Showers ahead this weekend after storms that slammed southern Massachusetts Friday
Scattered showers are expected throughout the state Saturday night and Sunday, on the heels of the thunderstorms and heavy wind that pounded South Massachusetts on Friday evening and Western Massachusetts Saturday afternoon.
The National Weather Service forecasts hot and humid temperatures with a 50 percent chance of thunderstorms throughout the weekend.
“We’ve had some very heavy downpours,” said Charlie Foley, a National Weather Service meteorologist.
But Bay State residents, who were battered Friday night with storms, will not have to tough it out for much longer -- storm clouds are expected to be gone by Monday.
“We’ll see an end to this unpleasant weather on Monday or Tuesday,” Foley said.

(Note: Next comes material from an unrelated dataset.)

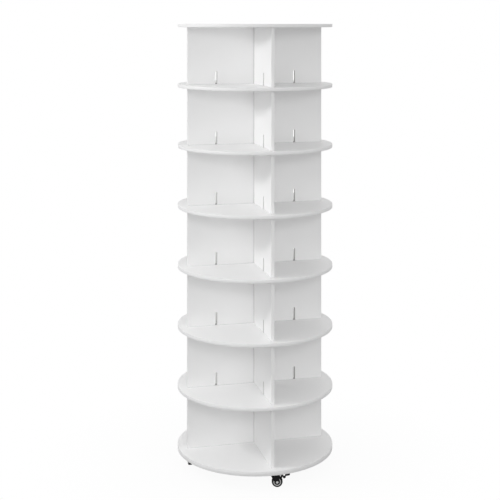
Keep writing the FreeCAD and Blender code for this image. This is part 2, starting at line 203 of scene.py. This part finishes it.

Heavy rain, wind, and thunderstorms prompted flash flood warnings throughout the Commonwealth Friday night. A tornado watch from the National Weather Service was lifted around 9 p.m.
In Fall River, the emergency room of St. Anne’s Hospital had to be relocated due to flooding, forcing 18 patients to a makeshift ER on a higher floor.
“There was just so much rain over such a short period of time,” said Wendy Bauer, a hospital spokeswoman. “The clean-up process is still continuing.”
Cleaning crews worked through the night to drain the water and sanitize the hospital, Bauer said. The emergency room was reopened at 7:30 a.m.
In East Bridgewater, two men were rescued Friday night after their canoe capsized on Robbins Pond. East Bridgewater Fire Department Lieutenant Keith McCartney said the men were caught in the hard rains when their canoe overturned. Rescuers used a hovercraft to reach them.
One was found inside a canoe, which the man had managed to re-enter, and another was located on a nearby island that he had reached after swimming.
The men, James Martin, of East Bridgewater, and Jesse Darling, of Halifax, declined medical treatment.
A microburst that featured winds between 70 and 80 miles per hour tore up trees in a small section of Taunton Friday, the Weather Service reported Saturday based on a preliminary storm survey. The microburst was about 600 feet wide, according to the Weather Service, and it affected an area around Tremont Street
According to the National Weather Service’s website, microbursts are strong downdrafts with high winds that generally last less than five minutes.
High winds from the storm caused 13,200 National Grid residents to lose power through parts of Friday night and into early Saturday morning. By 1:30 a.m. Saturday all power had been restored.
National Grid spokeswoman Jackie Barry said a large tree limb fell onto electrical lines on Chelmsford Street in Lowell, causing 1,200 residents to lose power from 6 to 8 p.m.
Around 6:20 p.m., a high voltage line in Bridgewater was struck by lightning, leaving 12,000 residents in parts of Bridgewater, East Bridgewater, Brockton, Hanson, Halifax, and Pembroke without power for parts of the night.
Barry said that around 1:30 Saturday morning, about 470 customers in Halifax and Bridgewater were the last to have their power restored.